Many people rely on their bank and credit card statements to track spending. Most banks and credit card companies offer detailed statements that categorize your transactions. While this method doesn’t require extra tools, it may lack the customization and real-time tracking that apps and spreadsheets offer.

  • Pros: Easy to access, free, no need for extra tools.
  • Cons: Lacks real-time tracking, categories may not be as detailed.

D. Envelope System

The envelope system involves allocating a certain amount of cash for each spending category and putting the money in envelopes labeled for each category. Once the money in an envelope is gone, you can’t spend any more in that category for the month. This method is particularly useful for people who prefer a more tangible way to control their spending.

  • Pros: Forces discipline, helps control impulse spending.
  • Cons: Requires cash handling, not suitable for online payments.

3. Set a Budget

Once you’ve categorized your expenses and chosen a tracking method, it’s time to set a budget. A budget is a plan that outlines how much money you’ll allocate to each category based on your income and financial goals.

To create a budget:

  • Determine your income: Start by calculating your total income from all sources (salary, freelance work, rental income, etc.).
  • Track your fixed and variable expenses: Fixed expenses are regular, non-negotiable costs like rent, utilities, and insurance. Variable expenses include things like groceries, entertainment, and dining out.
  • Prioritize savings and debt repayment: Allocate a portion of your income to savings, investments, and debt repayment before spending on non-essentials.
  • Set realistic limits: Based on your income and financial goals, determine reasonable spending limits for each category.

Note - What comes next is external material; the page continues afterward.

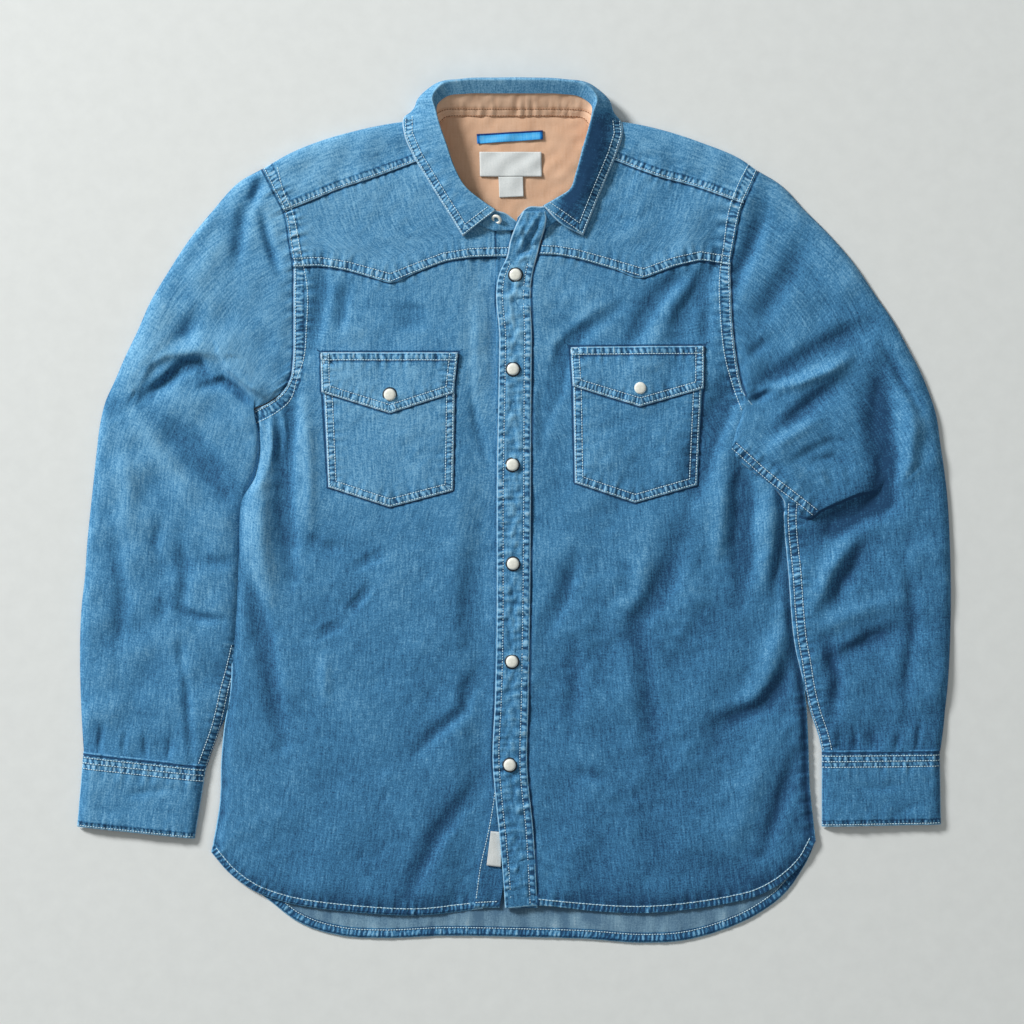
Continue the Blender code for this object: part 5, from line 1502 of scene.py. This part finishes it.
def small_pieces():
    """The tape and the bare labels in the neck, and the bare tag at the hem."""
    small_piece("hanger_loop", HANGER_LOOP, TAPE, LABEL_HEIGHT, 86)
    small_piece("neck_label", NECK_LABEL, LABEL, LABEL_HEIGHT, 86)
    small_piece("size_label", SIZE_LABEL, LABEL, LABEL_HEIGHT, 86)
    small_piece("hem_tag", HEM_TAG, LABEL, HEM_TAG_HEIGHT, 87)


# Snaps


def snap_piece(node, profile, materials, shadow_rows, place, tilt=(0, 0, 1)):
    """A turned piece; its first rows of faces, up to shadow_rows, take the second material, a painted
    shadow.
    """
    angles = np.arange(SNAP_STEPS) * 2 * np.pi / SNAP_STEPS
    ring = np.stack([np.cos(angles), np.sin(angles)], axis=-1)
    points = np.array([raised(ring * radius, np.full(SNAP_STEPS, height)) for radius, height in profile])
    faces = grid_faces(len(profile), SNAP_STEPS, loop=True)
    made = smooth_mesh(node + "_cap", points.reshape(-1, 3), faces, materials)
    index = np.arange(len(faces)) < shadow_rows * SNAP_STEPS
    made.data.polygons.foreach_set("material_index", index.astype(np.int32))
    made.location = Vector(place) * MM
    made.rotation_mode = "QUATERNION"
    made.rotation_quaternion = Vector((0, 0, 1)).rotation_difference(Vector(tilt).normalized())
    finish_piece(made, node)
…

4. Review Your Expenses Regularly

Tracking your spending is not a one-time task. To effectively manage your finances and stay on track with your goals, you need to review your expenses regularly. Set aside time each week or month to check your spending, compare it to your budget, and identify areas where you may be overspending.

Regularly reviewing your expenses also helps you catch any mistakes or fraudulent charges. By staying proactive, you ensure that you’re on track to achieve your financial goals.

5. Adjust Your Budget as Needed

Life is unpredictable, and your expenses may fluctuate. It’s essential to be flexible with your budget and adjust it as needed. If you notice that you’re consistently overspending in one category, consider cutting back in other areas or reallocating funds.

For example, if you find yourself spending too much on dining out, you may choose to reduce that budget and increase the amount you allocate to savings or debt repayment. Regular adjustments help keep you aligned with your financial goals.

6. Set Financial Goals and Track Progress

In addition to tracking your spending, it’s important to set clear financial goals. Whether you’re saving for a vacation, buying a home, or paying off debt, setting measurable goals helps you stay motivated and focused.

To track your progress:

  • Set SMART goals: Your goals should be Specific, Measurable, Achievable, Relevant, and Time-bound.
  • Monitor your progress: Use your spending tracker to compare your actual spending to your goals. If you’re not making progress, adjust your budget to allocate more funds to your goal.
  • Celebrate milestones: When you reach a financial milestone (e.g., paying off a credit card or reaching a savings goal), take a moment to celebrate your success and stay motivated.

7. Use the Data to Make Informed Decisions

Tracking your spending not only helps you stay on top of your finances, but it also provides valuable data for making informed decisions. For instance, by analyzing your spending patterns, you can:

  • Identify areas where you can cut back (e.g., reduce dining out or cancel unused subscriptions).
  • Evaluate your priorities and adjust your goals.
  • Make smarter choices about large purchases or financial commitments.

Overcoming Challenges in Tracking Spending

While tracking your spending is crucial for achieving your financial goals, it’s not always easy. Here are some common challenges and strategies to overcome them:

1. Forgetting to Record Expenses

Sometimes, it’s easy to forget to track small or impulsive purchases. To overcome this, make it a habit to track your spending immediately after making a purchase. Many apps offer features that allow you to take pictures of receipts or set up transaction notifications to remind you to log your expenses.

2. Overspending or Going Off-Budget

It’s common to overspend in certain categories, especially when you’re trying to make adjustments. If you find that you’ve gone over budget, don’t be discouraged. Revisit your budget and make adjustments for the upcoming month. The key is to stay disciplined and learn from your mistakes.

3. Lack of Motivation

Tracking spending can feel tedious at times. To stay motivated, remind yourself of your financial goals and the reasons behind them. Celebrate small victories along the way, and remember that tracking your spending is a tool that will ultimately help you achieve your financial dreams.

Conclusion

Tracking your spending is one of the most powerful tools for achieving your financial goals. By understanding where your money is going, setting clear goals, and making adjustments to your spending habits, you can take control of your finances and work toward long-term financial success. While it may require discipline and consistency, the rewards of financial security, less stress, and the ability to achieve your goals are well worth the effort. Start tracking your spending today, and take the first step toward financial freedom.